The Basics of Autoimmune Disease
A properly functioning immune system would be able to tell the difference between invaders and your body’s cells. An autoimmune disease, however, causes your immune system to mistake healthy body cells as foreign ones. Thus, it attacks your body by producing proteins called ‘autoantibodies’ that impair the body’s tissues.

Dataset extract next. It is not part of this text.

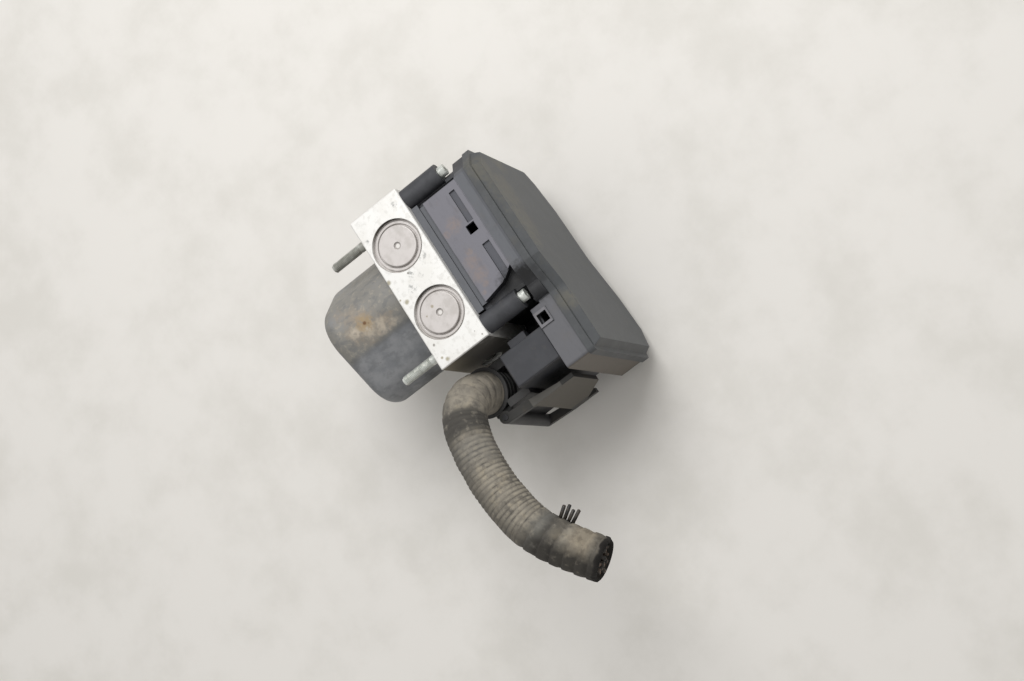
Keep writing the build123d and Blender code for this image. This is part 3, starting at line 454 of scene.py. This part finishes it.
def taped_conduit():
    """Corrugated nylon conduit under old cloth tape: matt olive-grey, with dark bands, pale crests and dark
    valleys that are partly wear and dirt and partly painted light, and painted shade on its flank and
    underside.
    """
    material, tree, place, shader = start("taped corrugated conduit")
    lay = add(tree, "ShaderNodeAttribute", attribute_name="lay").outputs["Vector"]
    split = add(tree, "ShaderNodeSeparateXYZ", {0: lay})
    along = split.outputs["X"]
    crest = split.outputs["Y"]
    base = over(tree, linear("6f6a61"), linear("5a5650"), patches(tree, place, 8, 0.4, 0.62))
    # Pale rib crests: partly wear, partly painted highlight.
    base = coat(tree, base, "968f81", crest, patches(tree, place, 5, 0.36, 0.6), 0.85)
    # Dark valleys between the ribs: partly dirt, partly painted shade.
    valley = add(tree, "ShaderNodeMapRange", {"Value": crest, "From Min": 0.35, "From Max": 0.0})
    dirty = times(tree, valley.outputs[0], patches(tree, place, 9, 0.28, 0.5), 0.62)
    base = coat(tree, base, "35312c", dirty)
    up = facing(tree, (0.15, 0.15, 0.97), 0.2, 0.95)
    dust = times(tree, up, patches(tree, place, 7, 0.4, 0.64))
    base = coat(tree, base, "968f82", dust, 0.55)
    clay = times(tree, up, patches(tree, place, 6, 0.5, 0.7))
    base = coat(tree, base, "a79c87", clay, 0.45)
    bare = times(tree, patches(tree, place, 14, 0.5, 0.66), 0.45)
    base = coat(tree, base, "5d5a55", bare)
    # Painted shade on one flank.
    flank = facing(tree, (-0.58, -0.81, 0.1), 0.1, 0.75)
    base = coat(tree, base, "54534f", flank, patches(tree, place, 12, 0.3, 0.55), 0.55)
    for starts, full, fades, ends, colour, strength in BANDS:
        enter = add(tree, "ShaderNodeMapRange", {"Value": along, "From Min": starts * MM,
                                                 "From Max": full * MM})
        leave = add(tree, "ShaderNodeMapRange", {"Value": along, "From Min": ends * MM,
                                                 "From Max": fades * MM})
        band = times(tree, enter.outputs[0], leave.outputs[0], patches(tree, place, 6, 0.22, 0.5), strength)
        base = coat(tree, base, colour, band)
    # Near the cut end, the low side is darkened: partly grime, partly painted shade.
    end_zone = add(tree, "ShaderNodeMapRange", {"Value": along, "From Min": 112 * MM, "From Max": 126 * MM})
    low_side = facing(tree, (0.55, -0.82, 0.0), -0.35, 0.3)
    grime = times(tree, end_zone.outputs[0], low_side, patches(tree, place, 4.5, 0.2, 0.48), 0.95)
    base = coat(tree, base, "1b1916", grime)
    shaded = times(tree, facing(tree, (0.2, -0.94, 0.22), 0.0, 0.8), patches(tree, place, 6, 0.2, 0.55), 0.5)
    base = coat(tree, base, "48443e", shaded)
    # Painted shade on the faces that look down.
    under = times(tree, facing(tree, (0, 0, -1), -0.2, 0.6), 0.6)
    base = coat(tree, base, "38342e", under)
    tip = add(tree, "ShaderNodeMapRange", {"Value": along, "From Min": 160.2 * MM, "From Max": 162.0 * MM})
    base = coat(tree, base, "1a1714", tip.outputs[0])
    feed(tree, shader, {"Base Color": base, "Roughness": 0.9,
                        "Normal": relief(tree, place, 1.0, 0.14, detail=5.0)})
    return material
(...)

The National Institute of Environmental Health Sciences notes that there are more than 80 types of autoimmune diseases that stem from an interplay of genetics and environment. Some of the most common ones are type 1 diabetes, lupus, multiple sclerosis, rheumatoid arthritis, and Celiac disease. Typically, medication is prescribed to help ease the painful symptoms of an autoimmune disease. From oral medication to injections the kind of medicine depends on the condition. There’s still no cure for them, but their reaction on the immune system can be managed with immunosuppressants — medications that weaken the immune system’s activity.
Researchers still cannot pinpoint a clear reason as to what causes an autoimmune disease to develop. What’s more, Parsley Health reports that a worrying 20 million Americans currently have some form of autoimmune disease — but most don’t even know. Unexplained rashes, body aches, fatigue, and hair loss are just some subtle but common signs you may be suffering from an autoimmune disease. If these are symptoms you experience, it would be best to consult with a medical professional to check the condition of your immune system.
Reflexology’s Role in Treating Them
Tracing its roots as far back as ancient China and Egypt, the art of reflexology is a form of therapy where pressure is applied to the hands, feet, and outer ears. Reflexology has healing effects like providing deep relaxation, decreasing body pain, and strengthening nerve stimulation, which was previously shared on the Academy’s post ‘The Real Benefits of Reflexology’. So, how can reflexology help aid those with autoimmune diseases?
Living with an autoimmune disease can be extremely stressful, as the bodies of those diagnosed will most likely be attacked by their own immune system for the rest of their lives. Fortunately, a study published in the Journal of Education and Health Promotion found that anxiety, depression, and stress in women with multiple sclerosis, an autoimmune disorder, significantly decreased thanks to reflexology treatments. This is because its relaxation techniques have the ability to release muscle pain, which has severe implications on both a person’s physical and mental health.
More than just a massage, the pressure applied to the body part touched by a reflexologist can reach different body systems, such as the digestive system, the endocrine system, the nervous system, and the circulatory system. This, in turn, can help bring balance to an immune system that’s not functioning properly. By stimulating the parasympathetic nervous system that helps calms down high-energy functions in the body, reflexology lowers the amount of stress-inducing hormones while helping the body harmonize and relax.
Although autoimmune diseases are complex conditions, the simple power of touch can make all the difference for the pain they cause.